A pilot project by the Institute de Recherche pour le Développement (IRD) and the World Food Programme (WFP) in Cambodia’s Kampong Speu province is testing whether simply adding fortified rice to schoolchildren’s diets has a dramatic effect on their learning capabilities and long-term development.
“Stunting is just a sign that the body is not developing the way it should, and that affects all organs, including the brain,” said senior IRD researcher Frank Wieringa, who leads the project in Kampong Speu. This directly affects children’s performance in school.
Globally, malnourished children score 7% worse in math tests and are 19% less likely to read at the age of eight, according to a recent report by Save the Children. Additionally, there are devastating long-term disadvantages for children who are left behind.
“Children who are malnourished go on to earn 20% less as adults than the children who are well nourished, with some experts putting that figure as high as 66%,” states the Save the Children report.
Malnourished children, who are likely to drop out of school earlier than healthy students, could cost a country’s GDP between 2% and 11%. Adults who were malnourished as children are also more likely to suffer from non-communicable diseases, such as hypertension and obesity.
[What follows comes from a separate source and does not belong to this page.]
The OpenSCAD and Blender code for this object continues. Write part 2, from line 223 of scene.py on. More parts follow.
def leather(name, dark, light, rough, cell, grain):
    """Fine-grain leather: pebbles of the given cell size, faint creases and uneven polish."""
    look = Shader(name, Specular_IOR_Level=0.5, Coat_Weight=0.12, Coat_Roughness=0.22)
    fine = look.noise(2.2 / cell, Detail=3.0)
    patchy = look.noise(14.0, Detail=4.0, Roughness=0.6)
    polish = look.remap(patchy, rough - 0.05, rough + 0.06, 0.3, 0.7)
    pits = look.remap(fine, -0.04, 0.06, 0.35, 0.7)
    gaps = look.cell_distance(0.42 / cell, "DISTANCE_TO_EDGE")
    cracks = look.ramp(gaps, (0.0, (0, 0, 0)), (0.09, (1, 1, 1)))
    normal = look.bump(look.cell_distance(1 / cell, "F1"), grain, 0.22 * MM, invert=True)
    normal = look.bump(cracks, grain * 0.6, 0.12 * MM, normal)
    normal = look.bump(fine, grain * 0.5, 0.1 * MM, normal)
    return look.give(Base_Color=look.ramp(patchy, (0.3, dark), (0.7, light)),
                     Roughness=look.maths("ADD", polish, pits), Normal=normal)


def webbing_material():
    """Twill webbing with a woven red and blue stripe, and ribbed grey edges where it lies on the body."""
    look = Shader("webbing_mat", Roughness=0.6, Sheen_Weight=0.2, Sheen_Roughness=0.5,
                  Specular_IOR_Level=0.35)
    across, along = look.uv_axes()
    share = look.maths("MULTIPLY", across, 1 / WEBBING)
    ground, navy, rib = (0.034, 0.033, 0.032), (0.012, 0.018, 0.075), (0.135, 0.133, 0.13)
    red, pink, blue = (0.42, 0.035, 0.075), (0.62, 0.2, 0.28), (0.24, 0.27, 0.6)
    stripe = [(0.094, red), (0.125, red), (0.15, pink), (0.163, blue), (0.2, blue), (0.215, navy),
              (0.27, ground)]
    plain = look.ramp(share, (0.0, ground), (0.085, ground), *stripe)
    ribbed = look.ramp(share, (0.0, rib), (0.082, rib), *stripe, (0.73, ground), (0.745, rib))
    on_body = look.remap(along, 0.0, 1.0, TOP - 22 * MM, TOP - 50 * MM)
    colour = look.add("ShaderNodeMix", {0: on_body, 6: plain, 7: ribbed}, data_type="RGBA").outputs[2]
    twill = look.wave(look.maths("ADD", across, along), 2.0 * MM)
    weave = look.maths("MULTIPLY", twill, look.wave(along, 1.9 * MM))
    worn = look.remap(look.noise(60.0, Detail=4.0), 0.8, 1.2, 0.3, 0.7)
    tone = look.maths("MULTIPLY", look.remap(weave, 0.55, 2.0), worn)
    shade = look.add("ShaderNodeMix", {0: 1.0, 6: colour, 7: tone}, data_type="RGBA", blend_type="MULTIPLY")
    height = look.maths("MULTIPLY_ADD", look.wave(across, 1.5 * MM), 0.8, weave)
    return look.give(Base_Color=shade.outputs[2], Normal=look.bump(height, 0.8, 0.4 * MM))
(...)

“We have all these non-communicable diseases in adults that are all linked to malnutrition in childhood,” Wieringa said. “If you are stunted as a child or malnourished in the womb, your body thinks the outside world is not good, so it better put on weight when it gets nutrients. Obesity is not just what people are eating at the moment, but also how they are programmed to process food as infants,” Wieringa said, citing as examples Vietnam and Indonesia, where obesity rates in adults are skyrocketing.
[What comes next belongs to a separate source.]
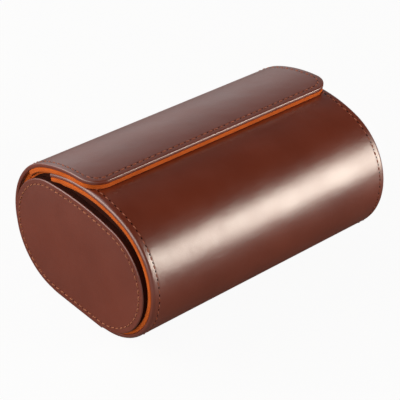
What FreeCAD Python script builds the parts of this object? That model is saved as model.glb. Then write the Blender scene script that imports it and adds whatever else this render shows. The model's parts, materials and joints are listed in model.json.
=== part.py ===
"""Two-watch travel case: an oval leather roll with a front wall that folds down and a flap over it.

The row frame is in millimetres. X runs along the roll, -Y is the front with the lapped flap, Z is up.
The origin is the middle of the flat bottom. Every wall is a stack of leather, board and suede lining
that follows one section of tangent arcs, so each layer is that section set in by a named depth.
"""
import FreeCAD, Part
import Sketcher
import os
import re

doc = FreeCAD.newDocument("watch_travel_case")
sheet = doc.addObject("Spreadsheet::Sheet", "Sizes")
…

As the IRD project hopes to show, simply adding minerals and vitamins to rice could help prevent a health crisis in the next generation of adults. The inexpensive process involves pressing rice flour that has been fortified with nutrients into rice-sized grains and added to conventional rice.
In cooperation with the WFP – which has served nutritious meals in Cambodian schools since 1999 through a project that currently benefits some 400,000 children – IRD has provided fortified rice to about 2,000 children in 16 elementary schools in Kampong Speu province since November last year. This should be enough time to record a large impact on the health of the children, Wieringa said.
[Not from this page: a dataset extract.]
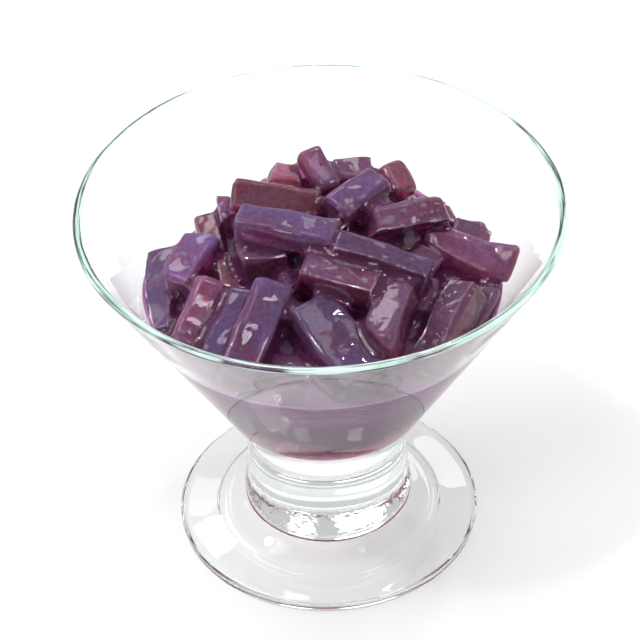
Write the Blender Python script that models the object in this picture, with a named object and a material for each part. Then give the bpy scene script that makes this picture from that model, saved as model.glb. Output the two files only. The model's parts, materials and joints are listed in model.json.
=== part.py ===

In different surveys, his team tests the children’s health by taking blood, urine and stool samples, and by measuring weight and height. A team of psychology students also conducts simple cognitive tests to determine whether learning capabilities improved as a result of the new diet.
The final results of the surveys won’t be known until November, but Wieringa remains hopeful.
“We will find an impact on the nutritional state of the children. But I hope that we are able to show more; to show that we improved the functional outcomes as well, such as the ability to learn, to impact their growth… and I hope to show an effect on their general health, such as that they don’t get diarrhoea anymore and therefore can go to school more frequently,” Wieringa said.
Currently, the WFP spends about $23 annually to feed one child one meal per day in a Cambodian school. For an extra $0.50 per year, the rice that is already a part of these meals could be fortified with those crucial vitamins. “WFP plans to scale up the use of fortified rice in the school meals programme and other food-based social safety net programmes in Cambodia,” said Somealea Ngay, WFP Cambodia’s senior public information assistant.
This will directly benefit about 400,000 children in more than 1,300 schools across the country, helping a generation of Cambodians to live up to their potential.